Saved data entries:

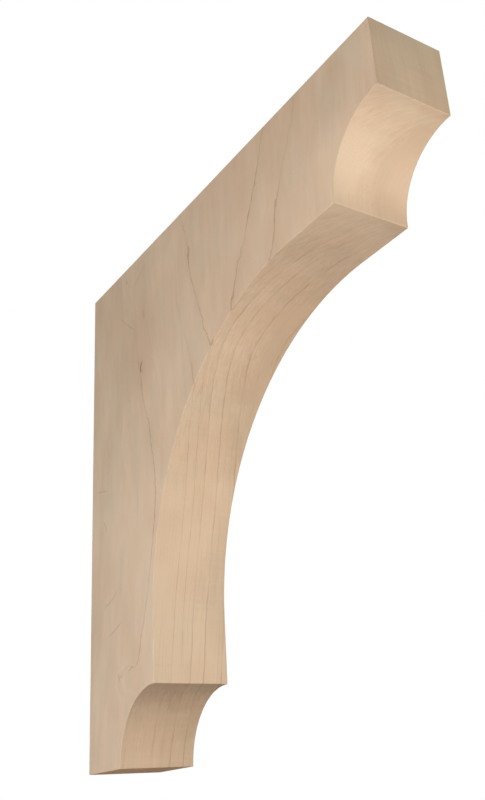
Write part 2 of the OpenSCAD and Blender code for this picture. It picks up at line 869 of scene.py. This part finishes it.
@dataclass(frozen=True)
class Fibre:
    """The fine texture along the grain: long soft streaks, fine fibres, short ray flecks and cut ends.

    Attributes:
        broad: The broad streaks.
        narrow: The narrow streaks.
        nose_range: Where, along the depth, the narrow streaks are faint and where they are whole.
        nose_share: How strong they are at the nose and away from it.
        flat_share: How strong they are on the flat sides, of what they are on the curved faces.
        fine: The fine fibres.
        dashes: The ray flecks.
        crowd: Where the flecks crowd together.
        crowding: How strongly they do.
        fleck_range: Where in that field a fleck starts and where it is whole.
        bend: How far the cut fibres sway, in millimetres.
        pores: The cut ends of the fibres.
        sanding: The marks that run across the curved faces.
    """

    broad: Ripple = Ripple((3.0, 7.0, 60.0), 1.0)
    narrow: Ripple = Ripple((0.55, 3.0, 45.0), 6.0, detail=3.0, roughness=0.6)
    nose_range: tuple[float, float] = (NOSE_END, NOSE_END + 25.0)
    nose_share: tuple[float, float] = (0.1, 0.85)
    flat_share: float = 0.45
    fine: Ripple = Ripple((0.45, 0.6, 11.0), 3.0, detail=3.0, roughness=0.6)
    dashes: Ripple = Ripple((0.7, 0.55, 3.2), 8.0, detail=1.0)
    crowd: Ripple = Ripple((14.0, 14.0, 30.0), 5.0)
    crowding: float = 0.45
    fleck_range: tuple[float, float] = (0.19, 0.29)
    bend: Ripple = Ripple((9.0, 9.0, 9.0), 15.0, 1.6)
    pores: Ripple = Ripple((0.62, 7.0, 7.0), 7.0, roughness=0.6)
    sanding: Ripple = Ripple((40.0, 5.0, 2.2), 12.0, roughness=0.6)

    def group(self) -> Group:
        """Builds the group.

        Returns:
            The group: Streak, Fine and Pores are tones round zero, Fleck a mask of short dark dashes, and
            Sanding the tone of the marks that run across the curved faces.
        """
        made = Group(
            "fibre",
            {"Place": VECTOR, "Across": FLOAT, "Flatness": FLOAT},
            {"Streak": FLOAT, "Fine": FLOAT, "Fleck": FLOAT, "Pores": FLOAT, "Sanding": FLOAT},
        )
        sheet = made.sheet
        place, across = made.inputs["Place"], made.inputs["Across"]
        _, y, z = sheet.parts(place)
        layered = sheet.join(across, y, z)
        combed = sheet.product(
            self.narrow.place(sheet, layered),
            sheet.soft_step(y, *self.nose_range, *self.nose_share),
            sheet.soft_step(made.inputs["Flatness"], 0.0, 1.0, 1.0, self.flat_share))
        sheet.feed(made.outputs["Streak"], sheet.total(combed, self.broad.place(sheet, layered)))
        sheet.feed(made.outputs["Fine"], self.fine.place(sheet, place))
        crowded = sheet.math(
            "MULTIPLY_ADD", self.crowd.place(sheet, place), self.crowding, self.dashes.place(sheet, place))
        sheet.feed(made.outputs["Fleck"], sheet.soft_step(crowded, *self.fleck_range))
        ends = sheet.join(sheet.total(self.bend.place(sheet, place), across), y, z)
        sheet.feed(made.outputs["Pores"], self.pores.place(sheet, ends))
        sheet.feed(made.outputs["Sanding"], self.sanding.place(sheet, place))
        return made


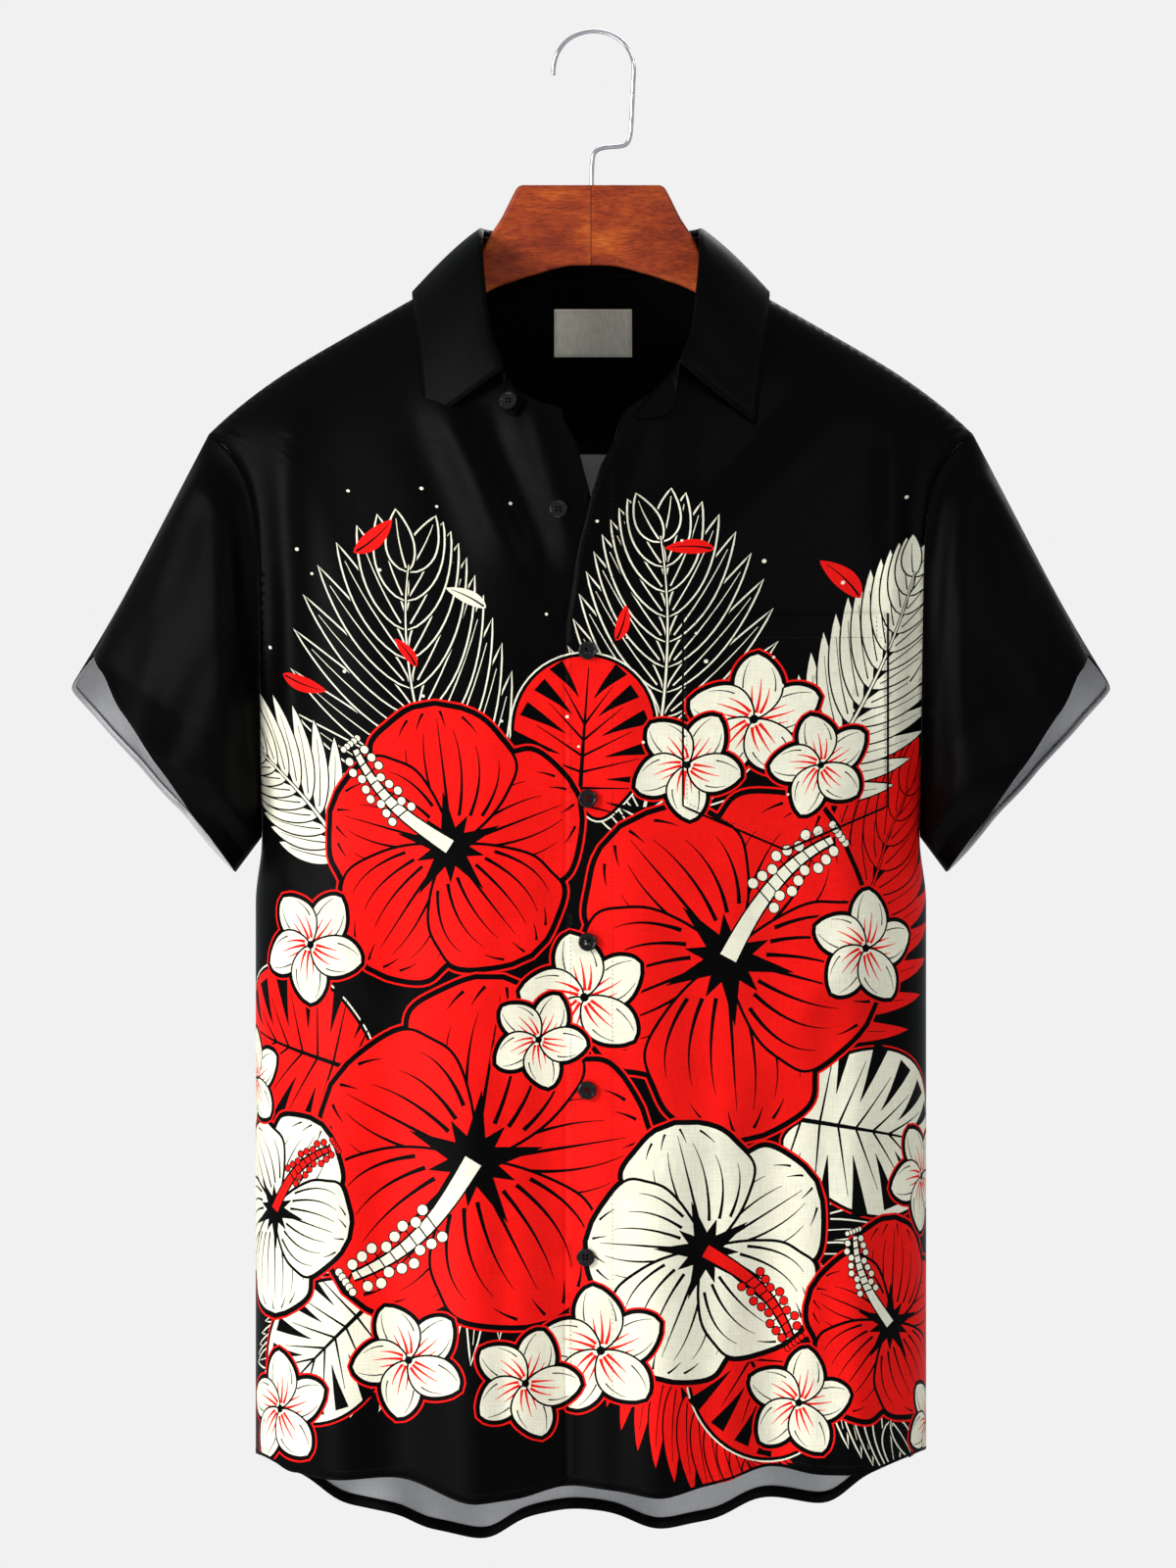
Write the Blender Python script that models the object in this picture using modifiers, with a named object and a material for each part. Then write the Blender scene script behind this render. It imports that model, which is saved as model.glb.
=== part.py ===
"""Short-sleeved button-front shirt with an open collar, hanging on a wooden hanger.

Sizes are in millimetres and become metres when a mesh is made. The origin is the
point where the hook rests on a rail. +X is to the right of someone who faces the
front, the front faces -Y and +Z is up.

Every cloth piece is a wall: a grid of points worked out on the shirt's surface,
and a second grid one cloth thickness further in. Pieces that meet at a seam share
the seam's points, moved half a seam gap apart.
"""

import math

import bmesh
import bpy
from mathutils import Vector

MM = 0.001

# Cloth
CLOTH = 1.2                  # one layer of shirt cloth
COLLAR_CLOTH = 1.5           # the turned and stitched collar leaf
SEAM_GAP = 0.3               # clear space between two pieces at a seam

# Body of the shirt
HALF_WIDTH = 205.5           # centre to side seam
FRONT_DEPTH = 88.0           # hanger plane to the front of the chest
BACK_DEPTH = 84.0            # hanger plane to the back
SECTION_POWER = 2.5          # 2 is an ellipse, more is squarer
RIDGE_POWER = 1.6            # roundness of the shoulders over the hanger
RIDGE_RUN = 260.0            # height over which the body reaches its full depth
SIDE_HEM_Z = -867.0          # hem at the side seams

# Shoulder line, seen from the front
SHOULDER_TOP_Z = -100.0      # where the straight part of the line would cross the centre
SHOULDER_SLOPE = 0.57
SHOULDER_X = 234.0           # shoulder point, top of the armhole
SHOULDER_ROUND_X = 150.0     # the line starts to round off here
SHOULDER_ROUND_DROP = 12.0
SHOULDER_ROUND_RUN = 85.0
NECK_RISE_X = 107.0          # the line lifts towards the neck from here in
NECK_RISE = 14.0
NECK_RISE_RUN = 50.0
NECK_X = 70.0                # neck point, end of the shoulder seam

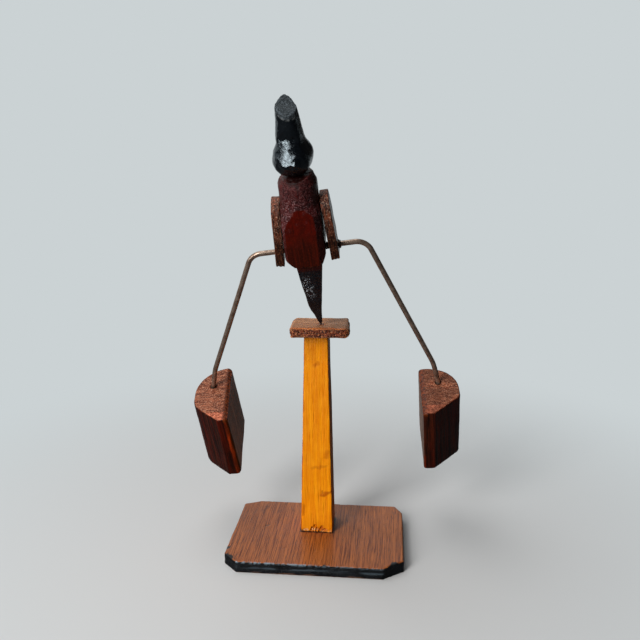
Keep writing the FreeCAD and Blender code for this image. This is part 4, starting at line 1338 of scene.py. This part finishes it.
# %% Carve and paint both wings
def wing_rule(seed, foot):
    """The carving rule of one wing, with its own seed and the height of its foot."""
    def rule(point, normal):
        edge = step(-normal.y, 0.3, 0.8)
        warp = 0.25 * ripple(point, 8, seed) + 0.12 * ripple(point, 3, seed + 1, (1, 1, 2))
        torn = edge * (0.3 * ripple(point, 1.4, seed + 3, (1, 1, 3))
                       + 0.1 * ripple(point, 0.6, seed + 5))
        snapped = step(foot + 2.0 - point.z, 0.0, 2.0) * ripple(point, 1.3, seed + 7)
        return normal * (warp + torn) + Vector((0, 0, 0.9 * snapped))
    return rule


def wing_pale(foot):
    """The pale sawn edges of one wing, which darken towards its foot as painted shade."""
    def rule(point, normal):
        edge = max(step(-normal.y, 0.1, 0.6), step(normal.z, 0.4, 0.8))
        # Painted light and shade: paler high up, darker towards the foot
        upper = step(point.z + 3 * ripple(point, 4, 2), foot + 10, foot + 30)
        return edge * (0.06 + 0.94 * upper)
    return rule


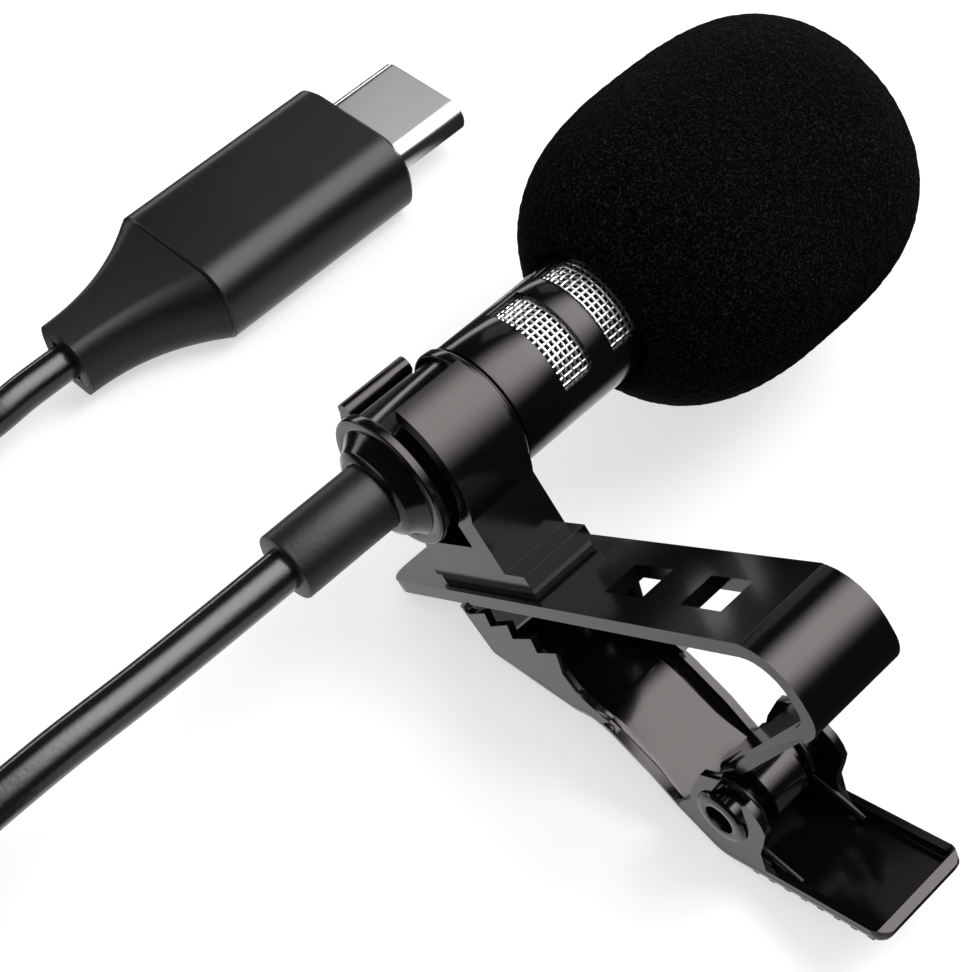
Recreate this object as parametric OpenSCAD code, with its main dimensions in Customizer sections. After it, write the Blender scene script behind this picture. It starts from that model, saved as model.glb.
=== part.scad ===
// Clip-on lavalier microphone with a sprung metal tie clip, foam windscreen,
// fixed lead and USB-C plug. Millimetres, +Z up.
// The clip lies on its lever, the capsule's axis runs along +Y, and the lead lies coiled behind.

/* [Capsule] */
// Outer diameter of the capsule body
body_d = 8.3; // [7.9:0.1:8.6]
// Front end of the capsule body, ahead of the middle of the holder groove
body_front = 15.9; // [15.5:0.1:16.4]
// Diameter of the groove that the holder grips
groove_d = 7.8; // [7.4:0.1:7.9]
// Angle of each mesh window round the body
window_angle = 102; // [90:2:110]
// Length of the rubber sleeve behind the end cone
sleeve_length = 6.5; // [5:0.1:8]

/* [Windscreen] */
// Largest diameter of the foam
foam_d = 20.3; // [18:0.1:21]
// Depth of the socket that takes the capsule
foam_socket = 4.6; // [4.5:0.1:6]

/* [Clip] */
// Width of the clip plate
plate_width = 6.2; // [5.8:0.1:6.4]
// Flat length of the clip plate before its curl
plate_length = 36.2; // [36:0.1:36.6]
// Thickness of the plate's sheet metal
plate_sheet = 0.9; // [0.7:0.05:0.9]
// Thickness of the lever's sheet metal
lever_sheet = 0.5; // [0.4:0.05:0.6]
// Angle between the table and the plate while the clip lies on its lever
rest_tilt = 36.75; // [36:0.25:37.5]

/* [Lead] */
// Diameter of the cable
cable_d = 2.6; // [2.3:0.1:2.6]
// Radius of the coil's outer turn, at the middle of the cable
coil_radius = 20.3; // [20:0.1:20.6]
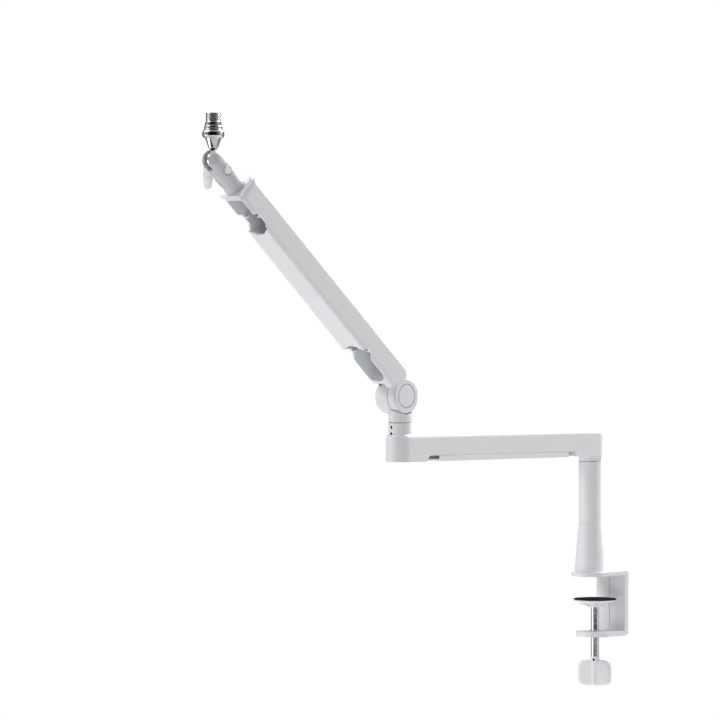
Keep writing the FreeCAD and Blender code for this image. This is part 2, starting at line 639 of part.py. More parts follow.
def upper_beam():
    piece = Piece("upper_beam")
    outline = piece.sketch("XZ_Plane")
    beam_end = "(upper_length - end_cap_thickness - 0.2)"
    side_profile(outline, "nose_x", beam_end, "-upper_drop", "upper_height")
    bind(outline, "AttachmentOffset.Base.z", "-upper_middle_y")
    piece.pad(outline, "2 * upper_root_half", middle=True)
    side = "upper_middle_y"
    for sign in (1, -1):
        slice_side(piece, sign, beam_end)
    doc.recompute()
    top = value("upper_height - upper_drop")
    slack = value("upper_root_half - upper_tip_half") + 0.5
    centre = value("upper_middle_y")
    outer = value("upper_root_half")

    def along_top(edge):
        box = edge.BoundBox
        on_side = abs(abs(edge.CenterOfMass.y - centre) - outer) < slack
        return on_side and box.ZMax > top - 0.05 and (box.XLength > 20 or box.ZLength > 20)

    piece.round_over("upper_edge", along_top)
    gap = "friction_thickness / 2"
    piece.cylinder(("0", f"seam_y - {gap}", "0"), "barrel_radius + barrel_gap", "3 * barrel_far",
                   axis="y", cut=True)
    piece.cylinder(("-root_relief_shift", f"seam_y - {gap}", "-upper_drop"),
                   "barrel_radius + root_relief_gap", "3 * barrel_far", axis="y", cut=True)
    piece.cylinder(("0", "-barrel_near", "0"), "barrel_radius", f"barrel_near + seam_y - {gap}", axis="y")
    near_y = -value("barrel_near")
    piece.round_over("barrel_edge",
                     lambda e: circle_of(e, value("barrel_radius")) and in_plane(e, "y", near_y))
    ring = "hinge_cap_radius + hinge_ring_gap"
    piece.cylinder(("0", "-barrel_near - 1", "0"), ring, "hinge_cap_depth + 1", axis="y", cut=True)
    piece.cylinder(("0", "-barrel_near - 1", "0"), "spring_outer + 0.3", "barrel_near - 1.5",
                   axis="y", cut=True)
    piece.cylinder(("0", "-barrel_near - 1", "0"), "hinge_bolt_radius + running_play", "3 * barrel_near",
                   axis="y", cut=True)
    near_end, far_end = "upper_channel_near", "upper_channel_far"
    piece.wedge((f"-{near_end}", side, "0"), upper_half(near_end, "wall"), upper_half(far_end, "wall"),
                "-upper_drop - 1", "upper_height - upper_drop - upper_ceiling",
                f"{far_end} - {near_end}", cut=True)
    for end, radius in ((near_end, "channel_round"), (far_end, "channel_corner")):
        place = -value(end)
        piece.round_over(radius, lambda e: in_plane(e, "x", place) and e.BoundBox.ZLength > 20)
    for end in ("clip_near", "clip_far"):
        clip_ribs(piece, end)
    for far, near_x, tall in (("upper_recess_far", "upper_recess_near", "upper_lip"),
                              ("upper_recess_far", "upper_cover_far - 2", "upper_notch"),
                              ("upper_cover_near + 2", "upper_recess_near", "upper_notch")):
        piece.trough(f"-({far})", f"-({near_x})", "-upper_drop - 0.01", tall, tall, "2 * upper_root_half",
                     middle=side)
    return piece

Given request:
Print only the lines from the top of the data above down to the line holding "and cut ends.", inclusive.

Solved exercise:
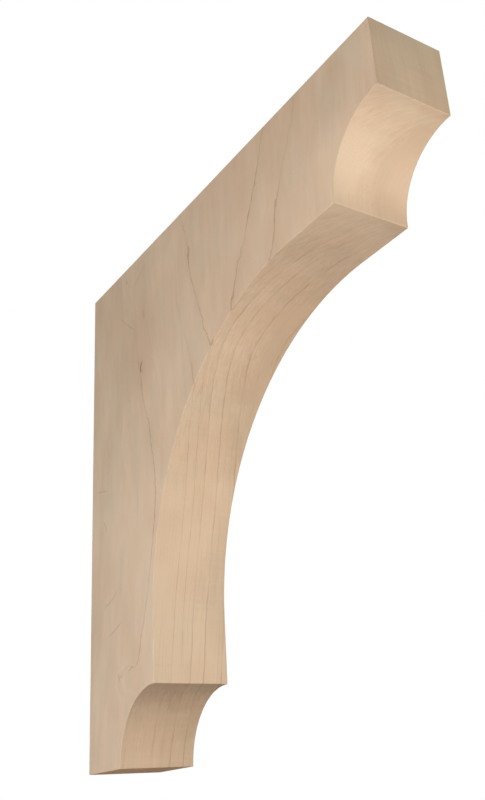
Write part 2 of the OpenSCAD and Blender code for this picture. It picks up at line 869 of scene.py. This part finishes it.
@dataclass(frozen=True)
class Fibre:
    """The fine texture along the grain: long soft streaks, fine fibres, short ray flecks and cut ends.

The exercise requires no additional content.